O que aproxima os estupros coloniais dos estupros coletivos?

Compartilho trechos do didático artigo de Carolina Cunha “Cultura do estupro: você sabe de que se trata?”:

Por Fátima Oliveira Enviado para o Portal Geledés

“Na última semana, dois casos de estupro recolocaram esse tipo de violência na pauta. O assunto voltou com força – nas redes sociais e fora delas.

“Os crimes que ganharam as telas dos computadores e das TVs: uma adolescente de 16 anos foi violentada por um grupo (talvez mais de um grupo) de homens no Rio de Janeiro, e teve vídeos da agressão disponibilizados na internet. No Piauí, outra adolescente, de 17 anos, foi violentada por quatro menores e um homem de 18 anos.

“O que espanta, nos dois casos, é uma reação de ‘normalidade’, de ‘naturalidade’ com que os agressores trataram seus crimes. No caso da adolescente fluminense, o vídeo começou a circular nas redes sociais como se fosse um troféu – com a circulação do vídeo, centenas de denúncias começaram a chegar ao Ministério Público antes mesmo de a menina ir à polícia.

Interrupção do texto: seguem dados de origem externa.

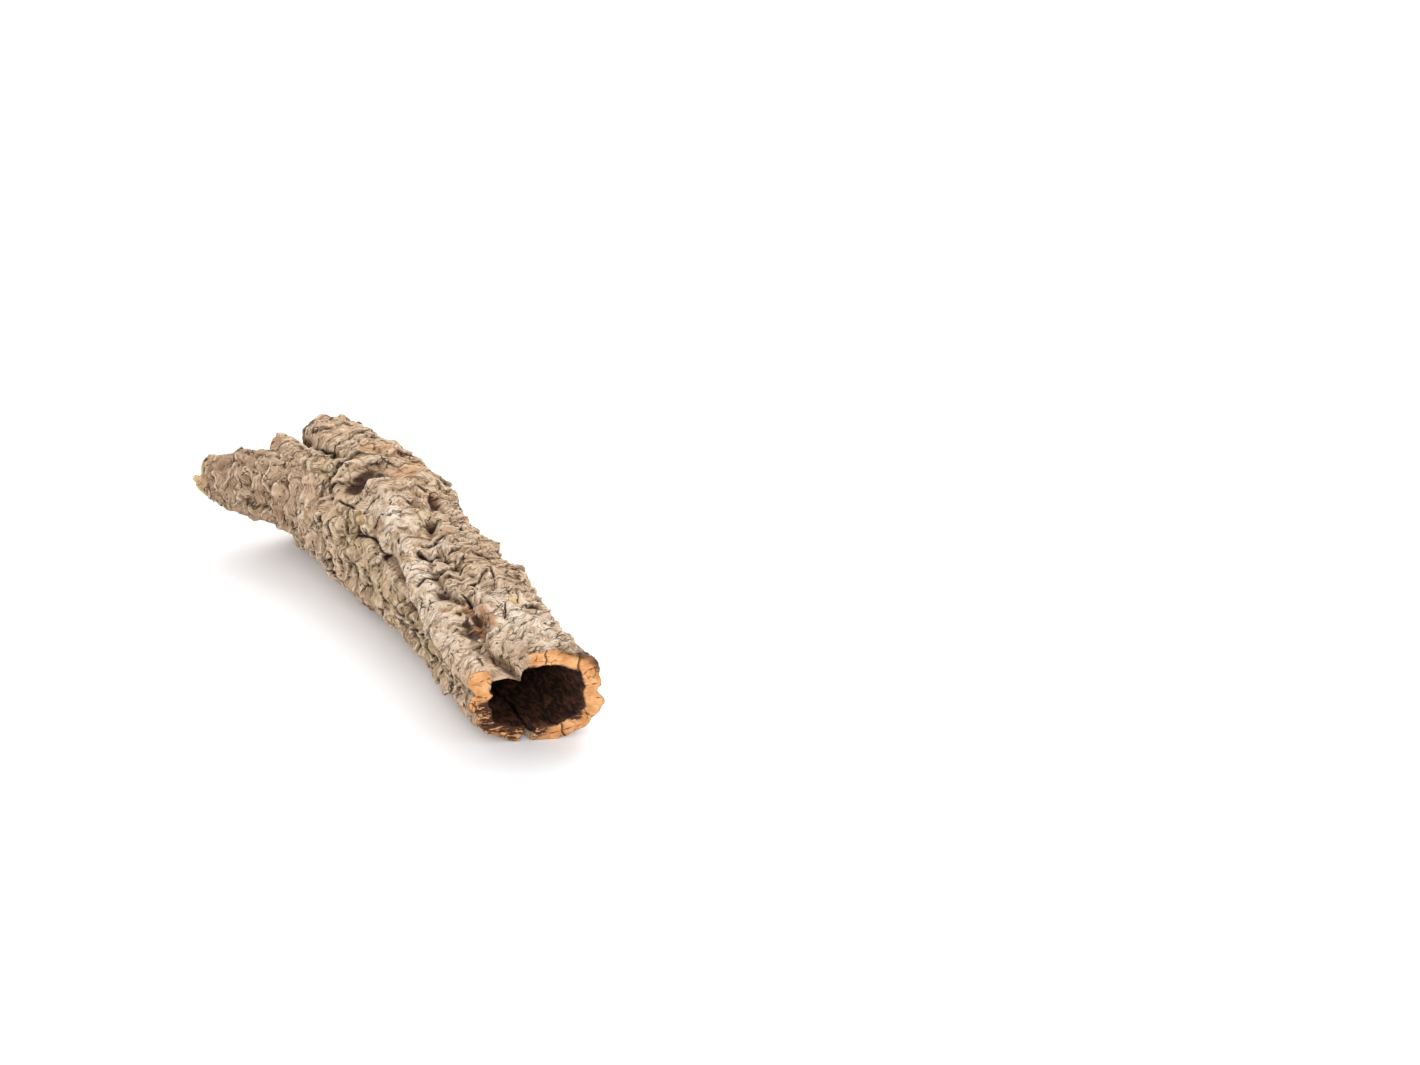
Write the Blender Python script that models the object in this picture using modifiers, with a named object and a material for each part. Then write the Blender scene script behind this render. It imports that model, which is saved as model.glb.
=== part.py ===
"""Piece of cork bark: a hollow tube, sawn off at one end and broken at the other, with a short side branch.

All lengths are in millimetres until the finished solid is scaled to metres. X runs along the tube
towards its sawn end and Z is up. Angles run round the tube in degrees: 0 is its +Y side, 90 its top.
"""

import bmesh
import bpy
import numpy as np
from mathutils import Matrix, Vector, noise

MM = 0.001
HAIR = 0.05

# Middle of the piece's outer box, which becomes the origin
MIDDLE = (33.3, -18.7)

# Sections along the trunk: x, then the centre's y and z, half width and half height
TRUNK = [
    (-118, -12, 38.5, 34, 34.5), (-85, -7, 37.5, 36, 35.5), (-60, -3, 38, 39, 37), (-35, 1, 38, 40, 37.5),
    (-10, 3.5, 37, 40, 37), (20, 5.5, 34.5, 37, 34.5), (45, 6, 33, 35.5, 33), (90, 9, 32, 35, 32),
    (140, 8, 31.5, 35.5, 32), (192, 8.5, 31.5, 36, 32),
]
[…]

O delegado responsável pelo caso do Piauí conta que os menores disseram julgar ‘normal’ o sexo do colega com a menina desacordada (…).

“O crime de estupro está previsto no artigo 213 do Código Penal Brasileiro. A lei brasileira de 2009 considera estupro qualquer ato libidinoso contra a vontade da vítima ou contra alguém que, por qualquer motivo, não pode oferecer resistência. Não importam as circunstâncias, se foi contra a vontade própria da pessoa ou ela está desacordada, é crime. Antes, o ato só era caracterizado quando havia conjunção carnal com violência ou grave ameaça” (Novelo Comunicação, 6.6.2016).

O estupro coletivo é a violência sexual perpetrada por mais de um agressor – crime usual em períodos de guerra, desde tempos imemoriais, e frequente em sociedades contemporâneas de alicerces patriarcais.

O estupro colonial, base da mestiçagem brasileira, foi praticado, como um direito divino, por portugueses contra índias e pelos senhores de escravos contra negras e índias durante o período colonial até a abolição da escravatura (Lei Áurea, 1888).

Então, a “cultura do estupro” descende da visão naturalizada dele até 1888 como um direito, como registrei em “A santa Nhá Chica é uma mestiça descendente do estupro colonial” do seguinte modo: “Trazidas para o Brasil na condição de trabalhadoras escravas, vítimas do estupro colonial, as africanas e suas descendentes não eram donas de seus corpos. A possibilidade de decidir sobre o próprio corpo e o exercício livre da sexualidade é uma experiência muito nova para nós, negras” – da Lei Áurea para cá (O TEMPO, 30.7.2013).

O que une o estupro colonial ao estupro coletivo é a ideologia patriarcal: o sentimento de propriedade privada, que naturaliza e banaliza o ato sexual não consentido.

Índias e negras estavam alocadas na condição de “objeto privado”, cujo “uso” era “legal”, tanto que o sexo forçado com elas nem é mencionado nas Ordenações Filipinas – ordenamento jurídico português do rei Felipe I, que data de 1603, em vigor no Brasil até 1830. O linguajar para a violência sexual da época era “estupro, rapto, aleivosia e defloramento”, quando praticados contra a mulher branca, porque “honra” era um atributo exclusivo delas!

De acordo com a filósofa Sueli Carneiro, o estupro colonial “está na base da cultura nacional, de uma forma em que a violência sexual é romantizada e a desigualdade é erotizada”, tornando “a relação subordinada das mulheres com seus senhores o pilar da decantada democracia racial no Brasil”.

Estupro é crime hediondo no Brasil – Lei 8.072, de 25 de julho de 1990. E ponto final.